__SET TASK__: Report how many lines contain "from". The answer is a single number.

__SUPPLIED DATA__:

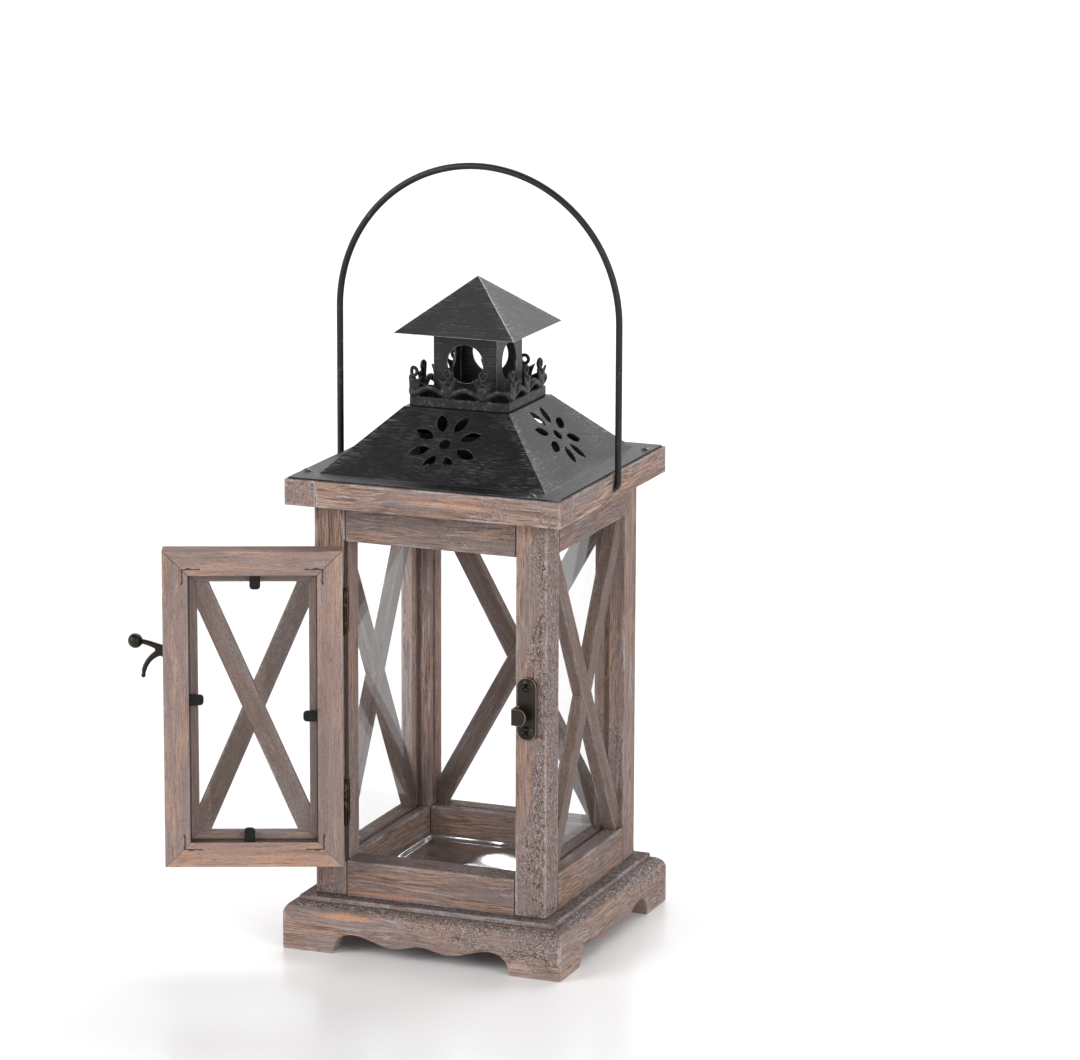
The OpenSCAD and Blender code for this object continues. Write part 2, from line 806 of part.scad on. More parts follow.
// Plate with a tongue that is bent over from its door-side edge to catch the lever's finger
module catch_plate() {
    y0 = -body_w / 2 - plate_t;
    color(bronze) difference() {
        union() {
            translate([catch_at[0], 0, catch_at[1]]) upright(y0, plate_t) round_plate(catch_l, plate_w);
            translate([catch_at[0] - plate_w / 2 - tongue_out, 0, hook_at[1]]) {
                upright(y0 - hook_gap - hook_wall, hook_wall) {
                    translate([0, -hook_h / 2]) square([tongue_l - hook_h / 4, hook_h]);
                    translate([tongue_l - hook_h / 4, 0]) tongue_end();
                }
                translate([0, y0 - hook_gap - hook_wall, -hook_h / 2])
                    cube([hook_wall, hook_gap + hook_wall + plate_t, hook_h]);
            }
        }
        catch_screw_holes();
    }
}

// Rounded free end of the catch's tongue
module tongue_end() {
    intersection() {
        square([hook_h, hook_h], center = true);
        translate([-hook_h / 4, 0]) circle(tongue_r);
    }
}

module catch_screws() {
    color(bronze) screws_on_face(catch_at, catch_screw_gap, catch_screw_l);
}

// Plate on the door with a round boss that keeps the lever clear of the screw heads
module latch_plate() {
    boss_h = plate_t + lever_gap - lever_play;
    color(bronze) on_door() difference() {
        translate([pivot[0], 0, pivot[1]]) {
            upright(-body_w / 2 - plate_t, plate_t) difference() {
                round_plate(latch_l, plate_w);
                circle(rivet_r);
            }
            upright(-body_w / 2 - boss_h, boss_h) difference() {
                circle(boss_r);
                circle(rivet_r);
            }
        }
        latch_screw_holes();
    }
}

module latch_screws() {
    color(bronze) on_door() screws_on_face(pivot, latch_screw_gap, latch_screw_l);
}

module latch_rivet() {
    l = plate_t + lever_gap + lever_t + lever_play;
    color(bronze) on_door() translate([pivot[0], -body_w / 2, pivot[1]]) rotate([90, 0, 0]) {
        cylinder(h = l, r = rivet_r);
        translate([0, 0, l]) cylinder(h = rivet_head_h, r = 2 * rivet_r);
    }
}

// Sector of a ring about c from angle a0 to a1
module ring_sector(c, r, w, a0, a1) {
    far = 2 * r;
    am = (a0 + a1) / 2;
    translate(c) intersection() {
        difference() {
            circle(r + w / 2);
            circle(r - w / 2);
        }
        polygon([
            [0, 0], far * [cos(a0), sin(a0)], far * [cos(am), sin(am)], far * [cos(a1), sin(a1)]
        ]);
    }
}

// Straight bar of width w from point p to point q
module bar(p, q, w) {
    d = q - p;
    translate(p) rotate(atan2(d[1], d[0])) translate([0, -w / 2]) square([norm(d), w]);
}

module latch_lever() {
    fork_a = atan2(lever_fork[1] - finger_mid[1], lever_fork[0] - finger_mid[0]);
    tip_end_a = atan2(lever_tip[1] - finger_mid[1], lever_tip[0] - finger_mid[0]);
    color(bronze) on_door() translate([pivot[0], 0, pivot[1]]) {
        upright(lever_y - lever_t / 2, lever_t) difference() {
            union() {
                circle(lever_hub_r);
                bar([0, 0], lever_fork, lever_neck_w);
                translate(lever_fork) circle(lever_fork_r);
                bar(lever_fork, lever_ball, lever_arm_w);
                ring_sector(finger_mid, finger_r, finger_w, tip_end_a, fork_a);
                translate(lever_tip) circle(finger_w / 2);
            }
            circle(rivet_r + lever_play);
        }
        translate([lever_ball[0], lever_y - ball_out, lever_ball[1]]) sphere(ball_d / 2);
    }
}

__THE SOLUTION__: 4